Striping Analysis and Correction for Suomi NPP VIIRS Reflective Solar Bands

The first Visible Infrared Imaging Radiometer Suite (VIIRS) instrument onboard the Suomi National Polar-orbiting Partnership (S-NPP) satellite has been collecting Earth observations since 2011. Despite challenges created by ongoing telescope throughput degradation and uneven solar diffuser (SD) degradation, the on-orbit radiometric calibration of the reflective solar bands (RSBs) has been successfully carried out utilizing observations of the sun-lit SD panel. Recently, an increase of striping in S-NPP VIIRS Sensor Data Record (SDR) RSB imagery has been observed, especially for the short-wavelength bands M1 to M4. This observation is also consistent with an increase, during multiple years of on-orbit operation, in the divergence of the on-orbit SD-based calibration factors (F-factors) among the different detectors for those bands. To reduce the observed striping, the NOAA STAR VIIRS SDR Cal/Val team utilized measurements over Deep Convective Clouds (DCC) to develop correction factors that can be applied during the operational automated processing of the S-NPP VIIRS solar calibration measurements in IDPS (RSBAutoCal). In this study, we perform analysis to quantify striping in S-NPP VIIRS M1-M4 imagery using a detector-level cumulative histogram approach over multiple selected cases of homogenous land and ocean targets.

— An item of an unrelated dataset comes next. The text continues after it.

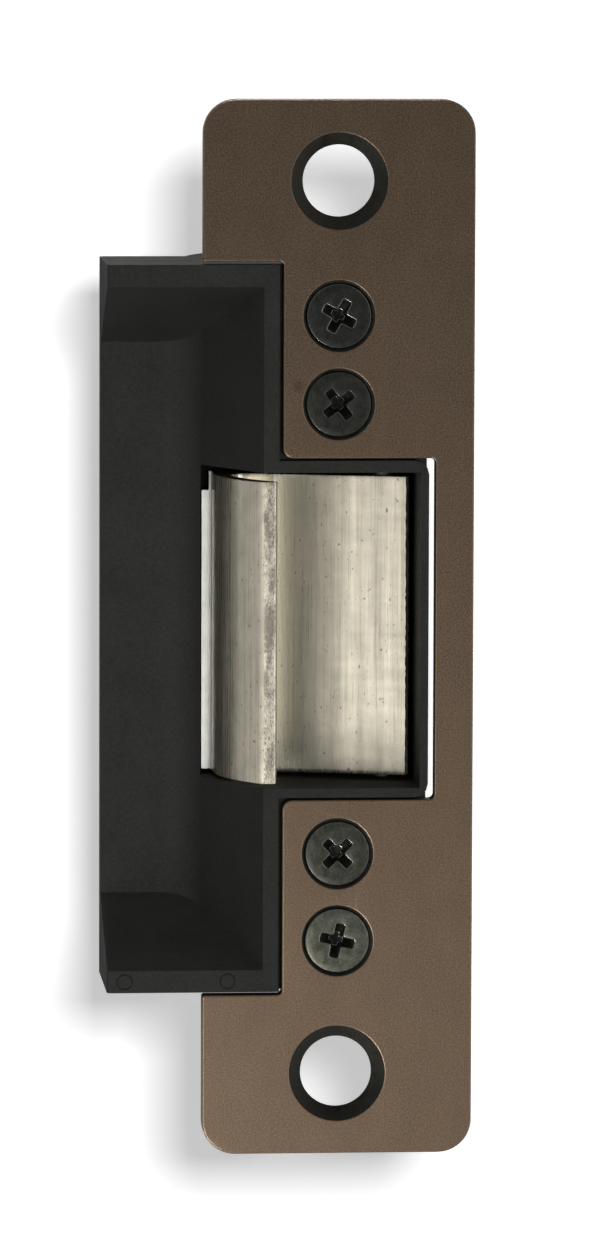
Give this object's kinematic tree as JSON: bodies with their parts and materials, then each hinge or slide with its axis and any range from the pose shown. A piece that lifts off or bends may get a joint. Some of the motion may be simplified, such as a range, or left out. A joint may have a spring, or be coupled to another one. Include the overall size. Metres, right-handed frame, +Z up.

We also quantitatively evaluate the impact of DCC-based striping correction by performing striping comparisons using operational (without striping correction) and reprocessed (with striping correction) data. Furthermore, we examine the dependence of the striping correction performance on the detector gain stage involved. The results suggest that the applied corrections can effectively reduce striping for the majority of cases, especially in M1 and M2, where a striping reduction on the order of similar to 2% can be achieved.